Every once in awhile, things line up nicely. . .
We have a morning ritual in our house—we wake up, enjoy some coffee, and either turn on music and watch the hummingbird feeder or watch some HuffPost news.
This morning, a big blonde ‘do caught my attention in the ‘Recent Videos’ section—it was a screenshot of Theresa Caputo, aka: The Long Island Medium, from an interview last week. As a Theresa-lover, I went straight to the video. . . and it paid off in spades. She was wise and insightful, and it was a great emotional way to start the day.
Some of the things she said went right to my core:
“Everybody has gifts and uses their gifts differently.”
Theresa said that she wanted her abilities as a medium to serve a good purpose and help people heal. She also said that she was 28 when she learned about her gift and was able to harness and use it to complete herself and to help others. I’ve been trying to uncover my gifts, rediscover myself, and find fulfillment using them to help others.
Theresa recounted her emotional journey, and how she was completely down before finding her purpose—something I can relate to, almost TOO well, at the moment. There are times that I feel too full, but frustrated at my inability to clearly see how to release, while other times I feel empty and lost to even know how to fill myself. But this morning, in the most unexpected way, Theresa encouraged me.
I’ve gotten glimpses of the rejuvenation that comes with knowing and using my gifts. An old friend once said that my name should have been “Joy” because I was bouncy and bright and full of happiness. That joy comes naturally, or it used to; for a long time, I just DID what came to mind and it was fun and energetic, but somewhere along the way I lost that joy. And it’s been my mission to find that joy, my light, my gift, whatever *it* is that people saw/see in me. I like my joy, and I’m determined to live in it again.
Realizing my gifts is how I’ll find my light again, I just know it. It used to scare me to feel the darkness, and now I know that’s because I’m meant to shine. We’re all meant to.
And what’s more, I’m encouraged because I am starting to see my old self again being silly and making jokes and enjoying life in the simplest ways. And it may be that I’m acknowledging the small things again, when I didn’t before, or because I can appreciate the emotional journey instead of feeling the pressure of being smack-dab in the middle of it.
And there’s also something about making others better by making ourselves better first.
“I know what it’s like to feel different, to feel like there’s something missing deep within your soul and you don’t know what it is.”
In so many ways. . . le sigh
Fortunately, I’m at a place where I don’t feel like I’m missing something (a vast improvement from before).
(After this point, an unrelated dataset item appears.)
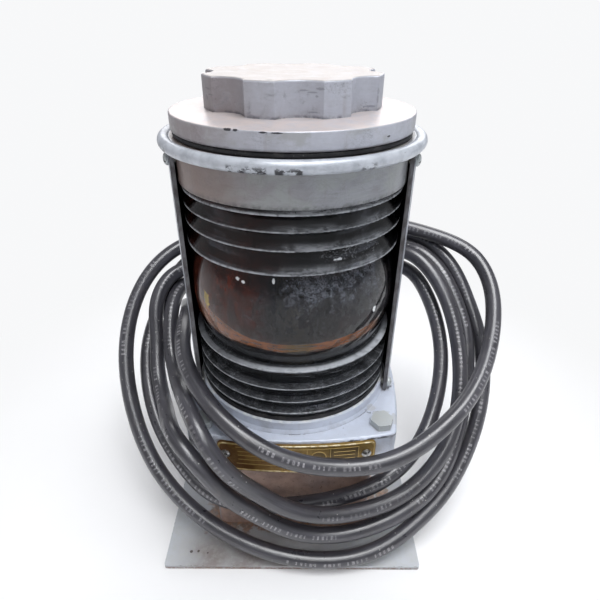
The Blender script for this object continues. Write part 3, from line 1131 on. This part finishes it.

Instead it feels like I have something to find, the opportunity to uncover my light. . . and that’s an optimism and excitement I haven’t felt in a long time. Even if my gift is the ability to share this journey and spread some Pollyanna-like enthusiasm, so be it—it feels good to be able to express myself and to feel like an adventurer again.
Theresa talked about how her anxiety was affecting her—she couldn’t leave the house, she cried all the time—and how her husband stuck with her. It made me grateful to my partner for being with me on my emotional journey, not to “fix” me, but to walk with me. Since meeting her, I have understood that I’m full of love and light and happiness even when things seem dark; and it encourages me that she sees the good in me, accepts me when I’m feeling low, and wants me to find myself (that is, a constant contentedness).
“We’re responsible for our own happiness. And i understand that. And until I accepted who I was, but more importantly meant to be, is when my life really felt complete.”
Theresa got me good with this one. Like, I-need-to-write-in-my-journal got me.
On losing someone:
“There truly is more to life than just here in the physical world.”
Theresa said she found fulfillment helping people fill a hole left by a loved one who has passed. She said that she took heart in knowing that people are OK once they’re “gone” and wanted others to experience that same peace about death. This struck a chord because losing my Papaw over three years ago still grieves me—it’s the biggest loss I’ve faced so far. But, he and I got to say goodbye and he said some pretty brave things even with Death staring him in the face; and it’s those things that kept me from worrying about him. He and I said our goodbyes almost exactly a week before he passed & I’m glad to have ended it by saying all the things we needed to say, rather than having a different memory of our final time together.
And a final note I took away:
Try to look at the positive side of things.
I’ve struggled with this in recent years because of the flippant way I’ve heard it said. I just couldn’t accept a fake, rose-colored-glasses way of living, so I had to tweak it and see something beyond the surface.
I recently re-read ‘Pollyanna’ and noticed that she saw things for the way they were and chose to be optimistic and grateful anyway. When everything was dark in my mind, I couldn’t see the ways to be happy. But at some point, something changed—some light peeked through, and my view changed. . . I found some optimism, and just a little bit is all it took.
That little bit encouraged me that there was still some light inside me. And that may be what made the Theresa Caputo video stand out for me: it provided an unexpected and unconventional reminder to keep looking for the good things, inside, outside, everywhere.